Soldiers, military retirees, first responders, Department of Defense civilians and military family members gathered Wednesday morning at Fort Stewart’s main post chapel to remember the Sept. 11, 2001, attacks.
Special guests for the memorial ceremony included Maj. Gen. Mike Murray, commander of the 3rd Infantry Division and Fort Stewart-Hunter Army Airfield, and his wife, Jane; 3rd ID Command Sgt. Maj. Edd Watson and his wife, Sharon, and Brig. Gen. John Hort, 3rd ID deputy commanding general-maneuver.
A soft prelude provided by the 3rd ID brass quintet was accompanied by images on two large screens of the aftermath of the attacks on the World Trade Center in New York, the Pentagon and the aircraft wreckage in a field near Shanksville, Pa.
There also were images of the faces of victims of the attack and those who later gave their lives when the country went after the terrorists responsible.
The memorial service began with a welcome by Lt. Col. Gary Dale, a chaplain, who said the attacks on Sept. 11, 2001, were worse than the Dec. 7, 1941, attack on Pearl Harbor near Oahu, Hawaii.
Despite the death and destruction caused by the attack, Dale said the attacks of 9/11 brought the country together. He said the sacrifices of the victims and first responders during the attacks and the servicemen and women who’ve since given their all to restore security always should be remembered.
Dale’s comments were followed by a video in which soldiers and military family members talked about what they were doing on the day of the attacks. Again, the images of the attack and the faces of its victims stirred the hearts of those attending the ceremony.
Col.
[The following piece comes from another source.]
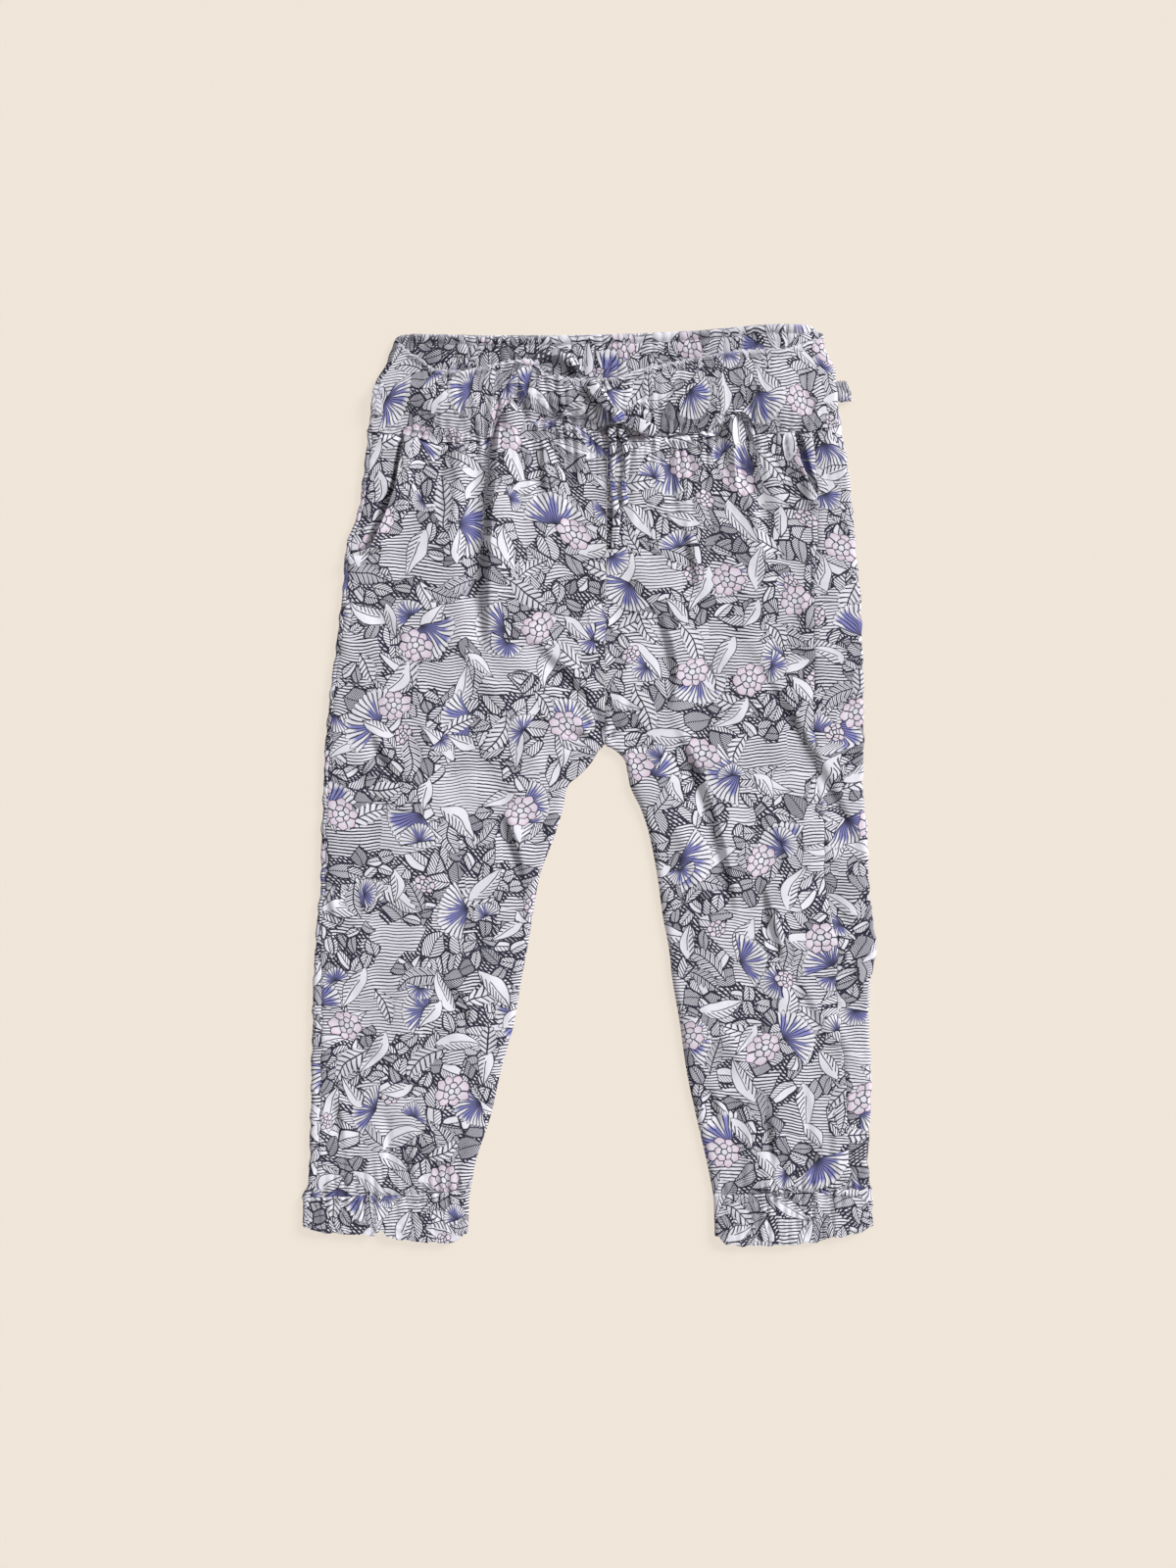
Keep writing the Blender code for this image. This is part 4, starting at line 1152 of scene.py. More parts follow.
def drawn_up(x, y, middle):
    """Extra cloth that the gathers take up, next to the bands."""
    below_waist, above_hem = np.maximum(from_bands(x, y), 0.0)
    share = WAIST_DRAW * np.exp(-below_waist / 16.0) + HEM_DRAW * np.exp(-above_hem / 12.0)
    return share * (x - middle)


def between(start, end, share):
    """A curve that runs a share of the way from one curve to another."""
    return lambda y: start(y) + (end(y) - start(y)) * share


def top_under_band(x):
    return waist_seam(x) + UNDER_SEAM


def hem_under_band(seam):
    return lambda x: seam(x) - UNDER_SEAM


def grid_of(columns):
    """Rows by columns of points, from a list of columns."""
    return np.array(columns).transpose(1, 0, 2)


def right_front_outer(y):
    seam = right_seam(y) + GAP
    return np.where(y > RIGHT_POCKET[0][0], np.maximum(seam, right_pocket(y)), seam)


def left_front_outer(y):
    seam = left_seam(y) - GAP
    return np.where(y > LEFT_POCKET[0][0], np.minimum(seam, left_pocket(y)), seam)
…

Gary Hensley, the installation’s new senior chaplain, focused his message on the rebuilding that began that day of the attacks and continues even now. He took his message from the Old Testament book of Nehemiah, who led the people of Judah in restoring the walls of Jerusalem in the fifth century B.C.
“The (events) of 9/11 remind us of the hatred that can reside in the hearts of men,” Hensley said. “(These were) attacks on our freedom and our way of life.”